4. Will paying off old debts improve my credit score?
Yes, paying off old debts can improve your credit score. Clearing outstanding loans or credit card balances signals to lenders that you're managing your finances responsibly, which can result in a higher credit score.
5. What is credit utilization, and how does it affect my credit score?
Credit utilization refers to the ratio of your credit card balance to your credit limit. Ideally, you should keep this ratio below 30%. A high utilization rate can negatively impact your credit score, as it suggests you may be over-leveraged.
6. How can I prevent late payments from hurting my credit score?
Set up automatic payments for bills or set reminders to ensure you never miss a due date. Paying your bills on time is crucial to maintaining a positive credit history and preventing late payment penalties.
7. Does having multiple credit cards affect my credit score?
Having multiple credit cards can impact your credit score depending on how well you manage them. A healthy credit mix, including a mix of different credit types, can improve your score. However, too many open accounts can hurt your score if not managed responsibly.
8. Can expats in the UAE get loans with a low credit score?
It can be difficult for expats with a low credit score to get approved for loans in the UAE. However, by improving your credit score over time or by offering collateral, you may increase your chances of loan approval.
9. Is it better to pay off my credit card balances or increase my credit limit to improve my score?
Both options can help.
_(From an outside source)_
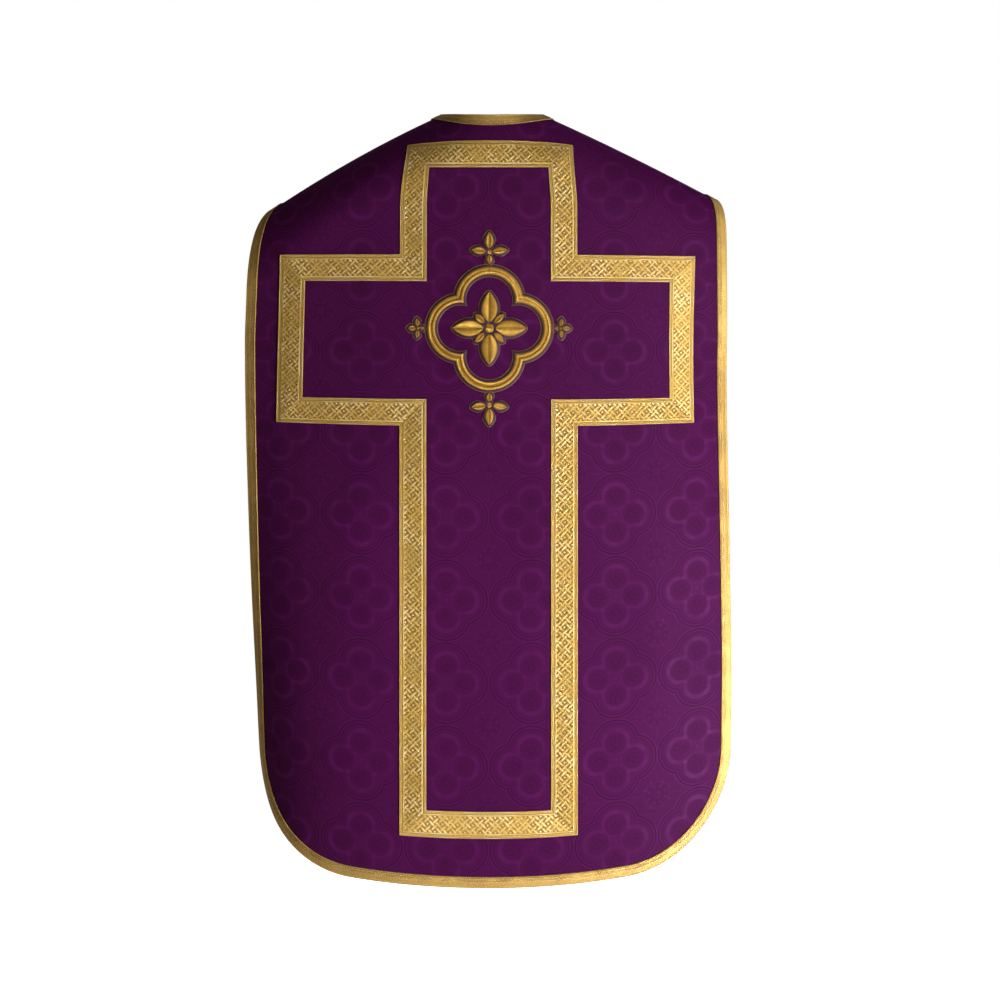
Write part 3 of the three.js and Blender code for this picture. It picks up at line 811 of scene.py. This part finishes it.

Paying down your credit card balances reduces your credit utilization ratio, which positively impacts your score. Increasing your credit limit also reduces your credit utilization ratio, so it can have a similar effect, provided you don't increase your spending.
10. How can I find professional help to improve my credit score in the UAE?
If you need assistance with improving your credit score, you can consult financial advisors or credit counseling services in the UAE. These professionals can offer tailored advice and strategies for managing your finances and improving your credit score.